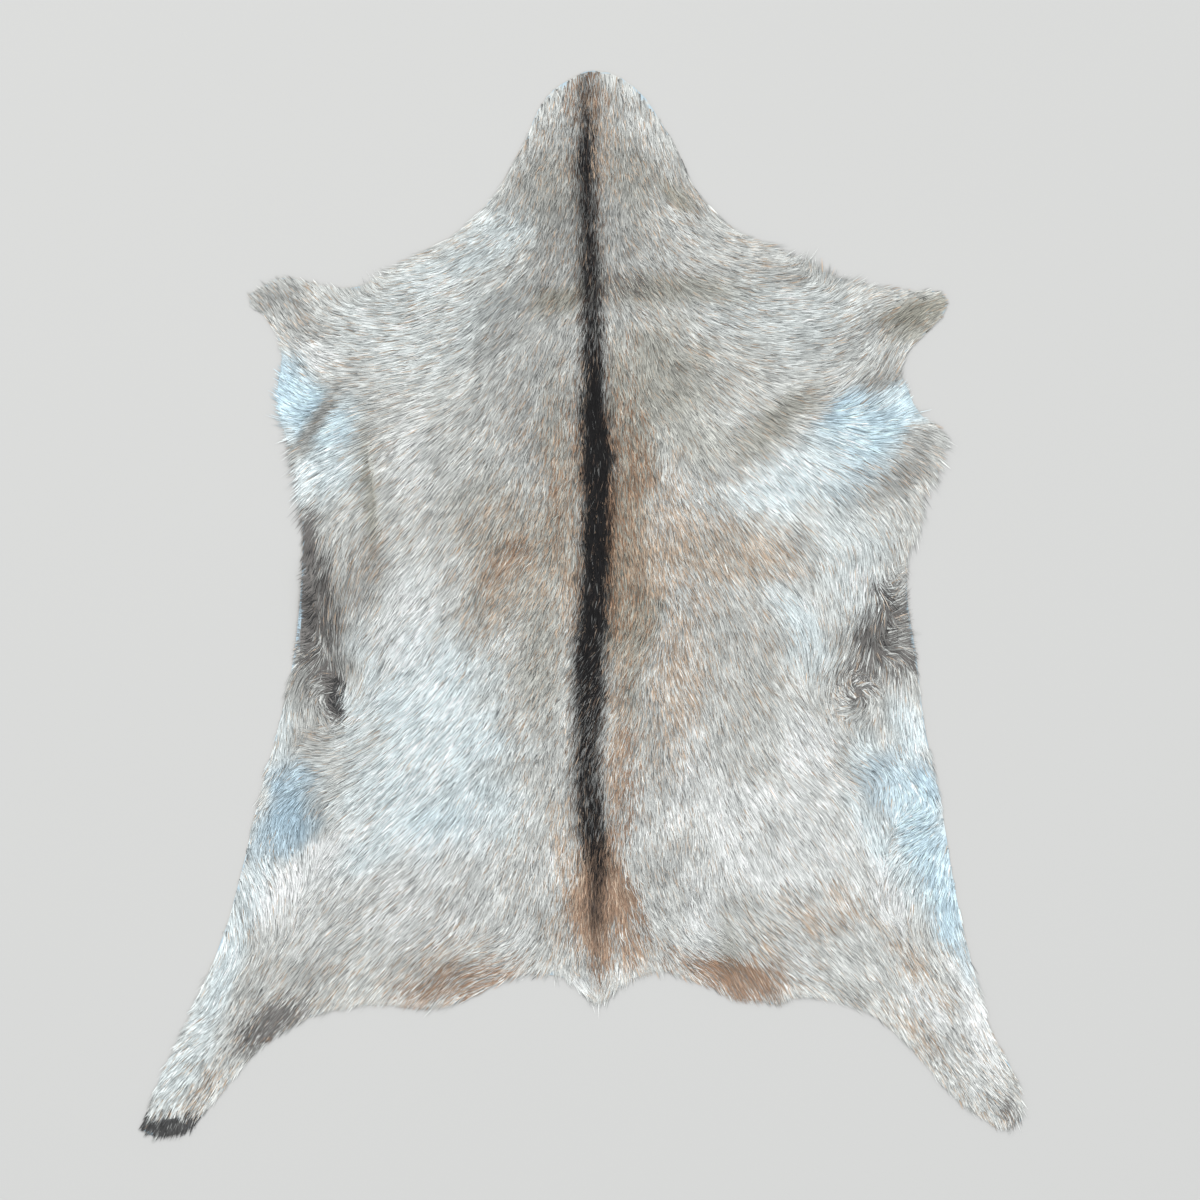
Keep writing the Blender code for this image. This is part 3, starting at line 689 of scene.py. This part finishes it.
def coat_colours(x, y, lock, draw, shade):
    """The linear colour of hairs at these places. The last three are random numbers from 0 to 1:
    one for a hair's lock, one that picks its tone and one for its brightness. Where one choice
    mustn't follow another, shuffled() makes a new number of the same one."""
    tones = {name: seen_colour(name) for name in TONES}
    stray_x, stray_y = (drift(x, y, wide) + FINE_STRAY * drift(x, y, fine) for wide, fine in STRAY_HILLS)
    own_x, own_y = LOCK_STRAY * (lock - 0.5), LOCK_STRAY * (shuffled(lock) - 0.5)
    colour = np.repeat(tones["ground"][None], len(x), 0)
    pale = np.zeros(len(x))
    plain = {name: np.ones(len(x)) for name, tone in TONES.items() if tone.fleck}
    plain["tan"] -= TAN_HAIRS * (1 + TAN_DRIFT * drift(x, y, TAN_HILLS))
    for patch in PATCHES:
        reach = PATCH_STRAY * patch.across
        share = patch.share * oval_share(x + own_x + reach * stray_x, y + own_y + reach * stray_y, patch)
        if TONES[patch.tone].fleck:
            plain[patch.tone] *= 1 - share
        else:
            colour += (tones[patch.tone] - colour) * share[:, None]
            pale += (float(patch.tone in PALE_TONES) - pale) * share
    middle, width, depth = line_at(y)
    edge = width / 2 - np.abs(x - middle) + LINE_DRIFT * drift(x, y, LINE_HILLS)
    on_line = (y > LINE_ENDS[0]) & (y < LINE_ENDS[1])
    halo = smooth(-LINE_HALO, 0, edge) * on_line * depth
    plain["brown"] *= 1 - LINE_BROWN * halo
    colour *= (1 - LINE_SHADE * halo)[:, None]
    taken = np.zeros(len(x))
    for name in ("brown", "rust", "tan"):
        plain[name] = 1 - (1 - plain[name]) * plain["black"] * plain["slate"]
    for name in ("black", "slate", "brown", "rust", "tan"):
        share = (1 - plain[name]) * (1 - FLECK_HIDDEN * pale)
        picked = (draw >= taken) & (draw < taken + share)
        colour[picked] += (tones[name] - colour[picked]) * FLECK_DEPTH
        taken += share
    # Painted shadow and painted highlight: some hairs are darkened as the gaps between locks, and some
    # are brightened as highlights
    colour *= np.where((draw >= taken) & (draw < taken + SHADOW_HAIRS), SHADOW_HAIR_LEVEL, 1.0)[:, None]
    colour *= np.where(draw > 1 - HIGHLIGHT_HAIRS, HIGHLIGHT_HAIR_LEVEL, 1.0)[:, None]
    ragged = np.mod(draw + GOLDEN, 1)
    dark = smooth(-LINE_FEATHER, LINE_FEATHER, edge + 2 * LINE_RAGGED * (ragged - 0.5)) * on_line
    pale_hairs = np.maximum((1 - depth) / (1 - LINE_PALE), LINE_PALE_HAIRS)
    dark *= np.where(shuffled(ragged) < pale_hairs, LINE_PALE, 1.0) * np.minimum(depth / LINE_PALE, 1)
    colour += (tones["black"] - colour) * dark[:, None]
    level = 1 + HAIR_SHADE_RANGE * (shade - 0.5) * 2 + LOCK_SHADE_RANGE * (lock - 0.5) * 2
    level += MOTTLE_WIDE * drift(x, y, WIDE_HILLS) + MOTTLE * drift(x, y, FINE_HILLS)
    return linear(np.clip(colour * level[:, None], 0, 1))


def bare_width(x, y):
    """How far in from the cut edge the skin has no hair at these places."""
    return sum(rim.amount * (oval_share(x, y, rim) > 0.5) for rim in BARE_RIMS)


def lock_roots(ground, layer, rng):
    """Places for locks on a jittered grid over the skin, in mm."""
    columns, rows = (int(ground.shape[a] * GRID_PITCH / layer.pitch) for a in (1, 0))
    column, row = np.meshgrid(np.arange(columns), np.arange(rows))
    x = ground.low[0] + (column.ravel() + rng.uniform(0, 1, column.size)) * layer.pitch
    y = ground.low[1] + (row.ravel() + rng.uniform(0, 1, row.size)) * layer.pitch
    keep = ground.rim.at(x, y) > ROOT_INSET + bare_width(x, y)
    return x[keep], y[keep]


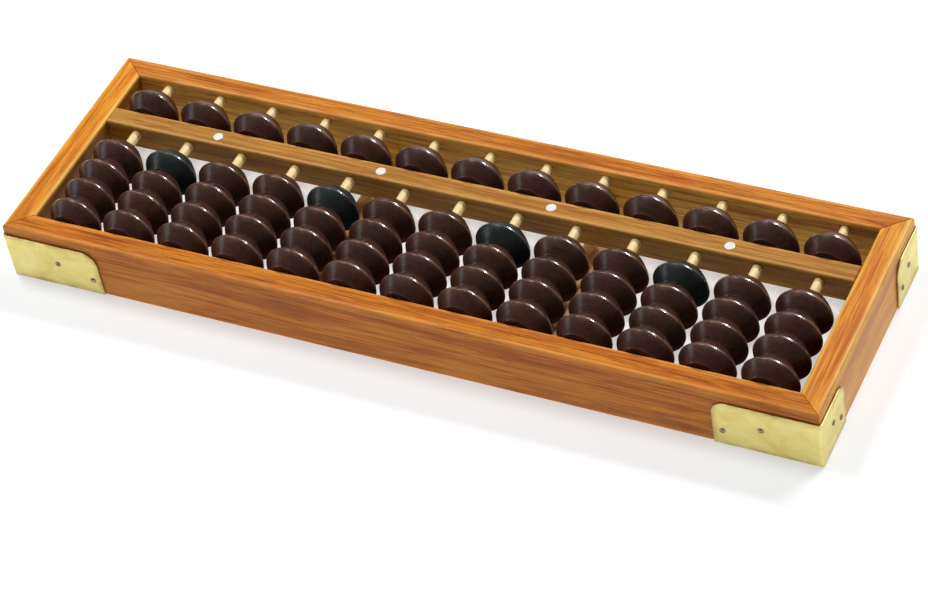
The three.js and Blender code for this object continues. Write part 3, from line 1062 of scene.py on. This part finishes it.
_ _ _ _
- Short problem -
Extract the complete listing above, reproducing each line exactly.

- Answer to this task -
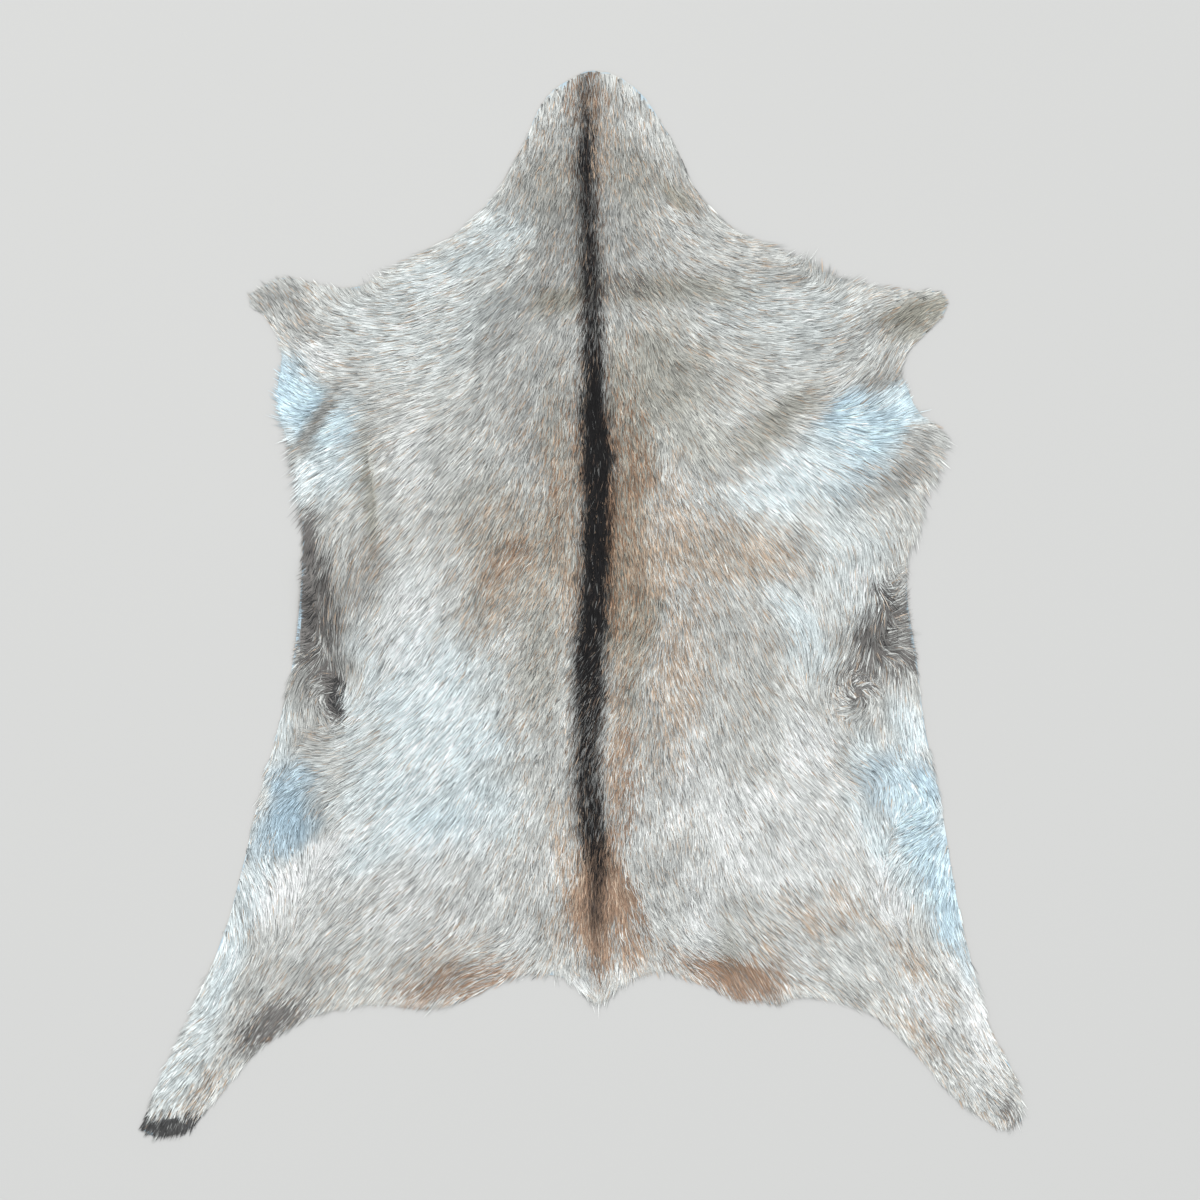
Keep writing the Blender code for this image. This is part 3, starting at line 689 of scene.py. This part finishes it.
def coat_colours(x, y, lock, draw, shade):
    """The linear colour of hairs at these places. The last three are random numbers from 0 to 1:
    one for a hair's lock, one that picks its tone and one for its brightness. Where one choice
    mustn't follow another, shuffled() makes a new number of the same one."""
    tones = {name: seen_colour(name) for name in TONES}
    stray_x, stray_y = (drift(x, y, wide) + FINE_STRAY * drift(x, y, fine) for wide, fine in STRAY_HILLS)
    own_x, own_y = LOCK_STRAY * (lock - 0.5), LOCK_STRAY * (shuffled(lock) - 0.5)
    colour = np.repeat(tones["ground"][None], len(x), 0)
    pale = np.zeros(len(x))
    plain = {name: np.ones(len(x)) for name, tone in TONES.items() if tone.fleck}
    plain["tan"] -= TAN_HAIRS * (1 + TAN_DRIFT * drift(x, y, TAN_HILLS))
    for patch in PATCHES:
        reach = PATCH_STRAY * patch.across
        share = patch.share * oval_share(x + own_x + reach * stray_x, y + own_y + reach * stray_y, patch)
        if TONES[patch.tone].fleck:
            plain[patch.tone] *= 1 - share
        else:
            colour += (tones[patch.tone] - colour) * share[:, None]
            pale += (float(patch.tone in PALE_TONES) - pale) * share
    middle, width, depth = line_at(y)
    edge = width / 2 - np.abs(x - middle) + LINE_DRIFT * drift(x, y, LINE_HILLS)
    on_line = (y > LINE_ENDS[0]) & (y < LINE_ENDS[1])
    halo = smooth(-LINE_HALO, 0, edge) * on_line * depth
    plain["brown"] *= 1 - LINE_BROWN * halo
    colour *= (1 - LINE_SHADE * halo)[:, None]
    taken = np.zeros(len(x))
    for name in ("brown", "rust", "tan"):
        plain[name] = 1 - (1 - plain[name]) * plain["black"] * plain["slate"]
    for name in ("black", "slate", "brown", "rust", "tan"):
        share = (1 - plain[name]) * (1 - FLECK_HIDDEN * pale)
        picked = (draw >= taken) & (draw < taken + share)
        colour[picked] += (tones[name] - colour[picked]) * FLECK_DEPTH
        taken += share
    # Painted shadow and painted highlight: some hairs are darkened as the gaps between locks, and some
    # are brightened as highlights
    colour *= np.where((draw >= taken) & (draw < taken + SHADOW_HAIRS), SHADOW_HAIR_LEVEL, 1.0)[:, None]
    colour *= np.where(draw > 1 - HIGHLIGHT_HAIRS, HIGHLIGHT_HAIR_LEVEL, 1.0)[:, None]
    ragged = np.mod(draw + GOLDEN, 1)
    dark = smooth(-LINE_FEATHER, LINE_FEATHER, edge + 2 * LINE_RAGGED * (ragged - 0.5)) * on_line
    pale_hairs = np.maximum((1 - depth) / (1 - LINE_PALE), LINE_PALE_HAIRS)
    dark *= np.where(shuffled(ragged) < pale_hairs, LINE_PALE, 1.0) * np.minimum(depth / LINE_PALE, 1)
    colour += (tones["black"] - colour) * dark[:, None]
    level = 1 + HAIR_SHADE_RANGE * (shade - 0.5) * 2 + LOCK_SHADE_RANGE * (lock - 0.5) * 2
    level += MOTTLE_WIDE * drift(x, y, WIDE_HILLS) + MOTTLE * drift(x, y, FINE_HILLS)
    return linear(np.clip(colour * level[:, None], 0, 1))


def bare_width(x, y):
    """How far in from the cut edge the skin has no hair at these places."""
    return sum(rim.amount * (oval_share(x, y, rim) > 0.5) for rim in BARE_RIMS)


def lock_roots(ground, layer, rng):
    """Places for locks on a jittered grid over the skin, in mm."""
    columns, rows = (int(ground.shape[a] * GRID_PITCH / layer.pitch) for a in (1, 0))
    column, row = np.meshgrid(np.arange(columns), np.arange(rows))
    x = ground.low[0] + (column.ravel() + rng.uniform(0, 1, column.size)) * layer.pitch
    y = ground.low[1] + (row.ravel() + rng.uniform(0, 1, row.size)) * layer.pitch
    keep = ground.rim.at(x, y) > ROOT_INSET + bare_width(x, y)
    return x[keep], y[keep]


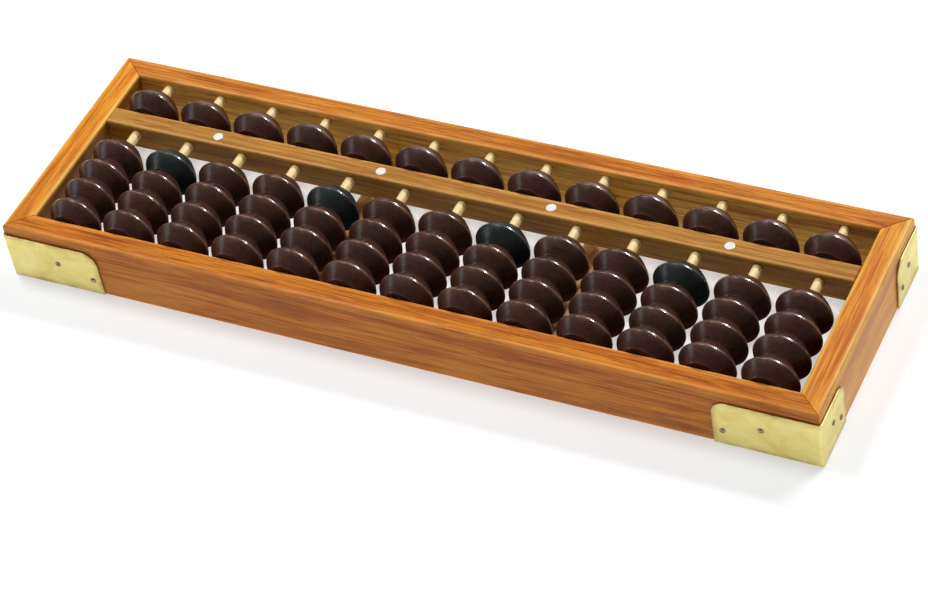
The three.js and Blender code for this object continues. Write part 3, from line 1062 of scene.py on. This part finishes it.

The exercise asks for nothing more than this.